If you are planning on going to the 2020 United States Open, plan accordingly. Regardless of if you spend any time in NYC beforehand, just make sure you have plenty of energy to make the 5+ mile walk around the West Course. The humidity and temperatures in June can be a bit sweltering.
Recapping the West Course
With everything about the property scattered in different places all over the internet, it’s hard to grasp how esteemed a venue Winged Foot is in the world of golf. We tried to gather all the important information and bring it to you in a prepared manner, all in one place.

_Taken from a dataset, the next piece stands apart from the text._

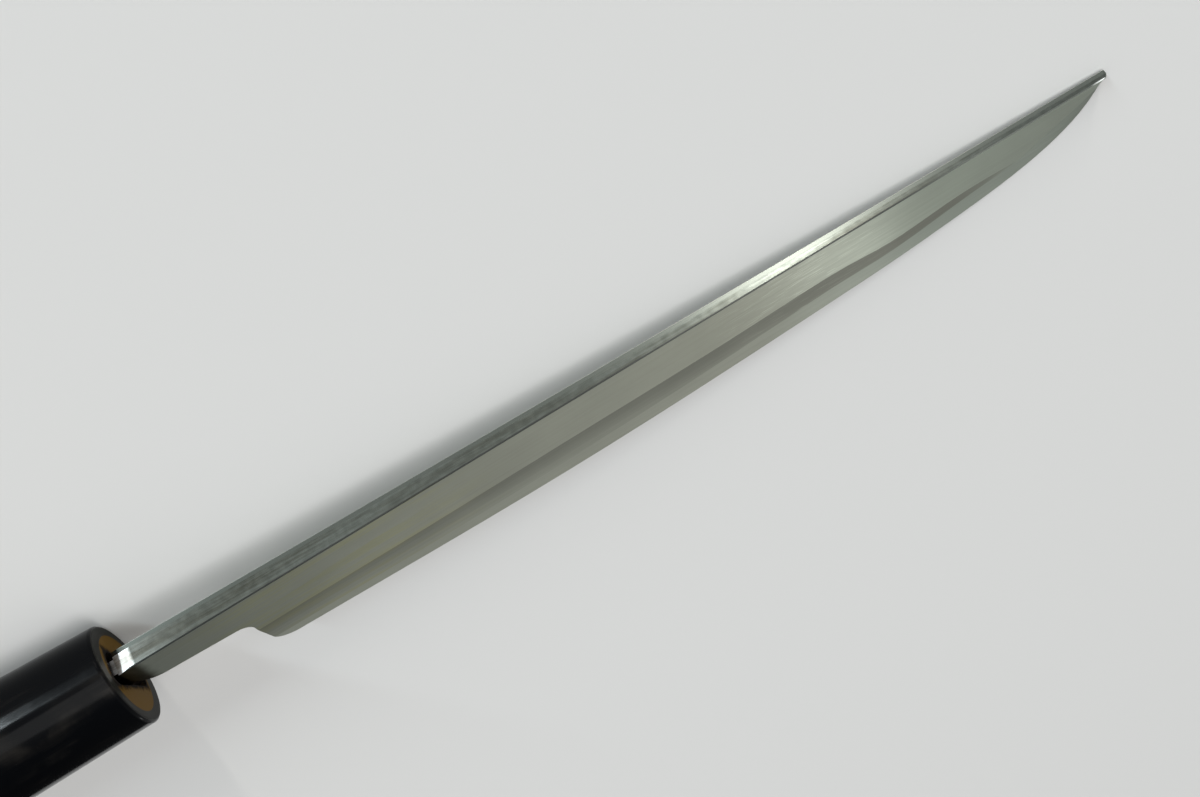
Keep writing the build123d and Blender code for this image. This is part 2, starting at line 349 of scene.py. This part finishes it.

Making sure we didn’t leave out any highlights for when the U.S. Open has been held here was important, as it helps clarify the magnitude of the situation. That “situation” is that the West Course at Winged Foot is as challenging and demanding of a golf course as you’ll ever encounter, and that’s putting it nicely.
Players have called the course unfair at times, but that’s usually bled out of frustration. The thing is, Winged Foot wasn’t supposed to be easy.
A.W. Tillinghast took pride in challenging the willpower of even the most highly-skilled golfers, and that’s exactly what happens for all 18 holes on the West Course.
Not only should you have some background knowledge of what panned out during the first five U.S. Opens at Winged Foot, but we also helped get you prepared for the sixth.
We hope you make it there to see it up close and personal because we’ll be doing everything we can to be there, too!